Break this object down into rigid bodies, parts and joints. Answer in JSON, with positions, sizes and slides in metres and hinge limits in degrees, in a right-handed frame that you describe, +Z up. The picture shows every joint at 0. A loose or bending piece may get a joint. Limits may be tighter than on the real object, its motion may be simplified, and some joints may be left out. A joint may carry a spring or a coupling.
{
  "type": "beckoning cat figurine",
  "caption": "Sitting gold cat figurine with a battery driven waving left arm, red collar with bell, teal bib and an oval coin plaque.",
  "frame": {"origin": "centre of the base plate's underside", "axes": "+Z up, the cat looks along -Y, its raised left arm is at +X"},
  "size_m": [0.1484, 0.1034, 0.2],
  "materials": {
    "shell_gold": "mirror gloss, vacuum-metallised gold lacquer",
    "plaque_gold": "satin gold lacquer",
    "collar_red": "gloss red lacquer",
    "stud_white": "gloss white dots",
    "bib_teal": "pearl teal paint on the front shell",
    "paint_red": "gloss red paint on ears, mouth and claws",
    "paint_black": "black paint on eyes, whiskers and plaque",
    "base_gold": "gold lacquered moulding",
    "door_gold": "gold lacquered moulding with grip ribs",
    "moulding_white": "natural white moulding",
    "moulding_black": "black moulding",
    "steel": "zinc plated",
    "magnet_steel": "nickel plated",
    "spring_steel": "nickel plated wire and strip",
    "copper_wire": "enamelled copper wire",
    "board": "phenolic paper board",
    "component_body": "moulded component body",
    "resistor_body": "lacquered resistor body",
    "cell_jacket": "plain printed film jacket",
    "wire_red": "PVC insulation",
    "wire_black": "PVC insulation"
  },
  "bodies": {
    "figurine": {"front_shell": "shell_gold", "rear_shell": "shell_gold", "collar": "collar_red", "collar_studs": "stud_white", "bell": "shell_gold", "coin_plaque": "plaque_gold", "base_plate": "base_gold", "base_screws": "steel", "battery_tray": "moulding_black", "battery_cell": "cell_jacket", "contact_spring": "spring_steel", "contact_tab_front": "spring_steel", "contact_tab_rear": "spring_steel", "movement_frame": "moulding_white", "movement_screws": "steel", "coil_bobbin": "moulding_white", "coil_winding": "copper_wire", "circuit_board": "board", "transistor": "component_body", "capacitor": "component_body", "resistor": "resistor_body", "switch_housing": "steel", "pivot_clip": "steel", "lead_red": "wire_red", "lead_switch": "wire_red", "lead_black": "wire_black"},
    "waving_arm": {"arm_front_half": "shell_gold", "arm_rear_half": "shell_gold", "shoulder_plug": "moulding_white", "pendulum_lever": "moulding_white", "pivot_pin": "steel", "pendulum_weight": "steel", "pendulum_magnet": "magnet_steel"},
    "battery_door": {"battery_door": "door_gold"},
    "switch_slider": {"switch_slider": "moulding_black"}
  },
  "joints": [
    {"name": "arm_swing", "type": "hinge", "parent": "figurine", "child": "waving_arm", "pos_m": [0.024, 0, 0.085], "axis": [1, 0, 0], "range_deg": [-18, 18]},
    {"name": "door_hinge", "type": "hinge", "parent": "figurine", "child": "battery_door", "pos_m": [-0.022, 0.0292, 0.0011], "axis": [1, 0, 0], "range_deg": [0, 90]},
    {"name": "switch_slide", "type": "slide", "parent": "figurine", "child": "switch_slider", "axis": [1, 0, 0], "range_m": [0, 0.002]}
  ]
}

Instructions to follow: Extract all of the data shown above without alteration.

Task answer:
Break this object down into rigid bodies, parts and joints. Answer in JSON, with positions, sizes and slides in metres and hinge limits in degrees, in a right-handed frame that you describe, +Z up. The picture shows every joint at 0. A loose or bending piece may get a joint. Limits may be tighter than on the real object, its motion may be simplified, and some joints may be left out. A joint may carry a spring or a coupling.
{
  "type": "beckoning cat figurine",
  "caption": "Sitting gold cat figurine with a battery driven waving left arm, red collar with bell, teal bib and an oval coin plaque.",
  "frame": {"origin": "centre of the base plate's underside", "axes": "+Z up, the cat looks along -Y, its raised left arm is at +X"},
  "size_m": [0.1484, 0.1034, 0.2],
  "materials": {
    "shell_gold": "mirror gloss, vacuum-metallised gold lacquer",
    "plaque_gold": "satin gold lacquer",
    "collar_red": "gloss red lacquer",
    "stud_white": "gloss white dots",
    "bib_teal": "pearl teal paint on the front shell",
    "paint_red": "gloss red paint on ears, mouth and claws",
    "paint_black": "black paint on eyes, whiskers and plaque",
    "base_gold": "gold lacquered moulding",
    "door_gold": "gold lacquered moulding with grip ribs",
    "moulding_white": "natural white moulding",
    "moulding_black": "black moulding",
    "steel": "zinc plated",
    "magnet_steel": "nickel plated",
    "spring_steel": "nickel plated wire and strip",
    "copper_wire": "enamelled copper wire",
    "board": "phenolic paper board",
    "component_body": "moulded component body",
    "resistor_body": "lacquered resistor body",
    "cell_jacket": "plain printed film jacket",
    "wire_red": "PVC insulation",
    "wire_black": "PVC insulation"
  },
  "bodies": {
    "figurine": {"front_shell": "shell_gold", "rear_shell": "shell_gold", "collar": "collar_red", "collar_studs": "stud_white", "bell": "shell_gold", "coin_plaque": "plaque_gold", "base_plate": "base_gold", "base_screws": "steel", "battery_tray": "moulding_black", "battery_cell": "cell_jacket", "contact_spring": "spring_steel", "contact_tab_front": "spring_steel", "contact_tab_rear": "spring_steel", "movement_frame": "moulding_white", "movement_screws": "steel", "coil_bobbin": "moulding_white", "coil_winding": "copper_wire", "circuit_board": "board", "transistor": "component_body", "capacitor": "component_body", "resistor": "resistor_body", "switch_housing": "steel", "pivot_clip": "steel", "lead_red": "wire_red", "lead_switch": "wire_red", "lead_black": "wire_black"},
    "waving_arm": {"arm_front_half": "shell_gold", "arm_rear_half": "shell_gold", "shoulder_plug": "moulding_white", "pendulum_lever": "moulding_white", "pivot_pin": "steel", "pendulum_weight": "steel", "pendulum_magnet": "magnet_steel"},
    "battery_door": {"battery_door": "door_gold"},
    "switch_slider": {"switch_slider": "moulding_black"}
  },
  "joints": [
    {"name": "arm_swing", "type": "hinge", "parent": "figurine", "child": "waving_arm", "pos_m": [0.024, 0, 0.085], "axis": [1, 0, 0], "range_deg": [-18, 18]},
    {"name": "door_hinge", "type": "hinge", "parent": "figurine", "child": "battery_door", "pos_m": [-0.022, 0.0292, 0.0011], "axis": [1, 0, 0], "range_deg": [0, 90]},
    {"name": "switch_slide", "type": "slide", "parent": "figurine", "child": "switch_slider", "axis": [1, 0, 0], "range_m": [0, 0.002]}
  ]
}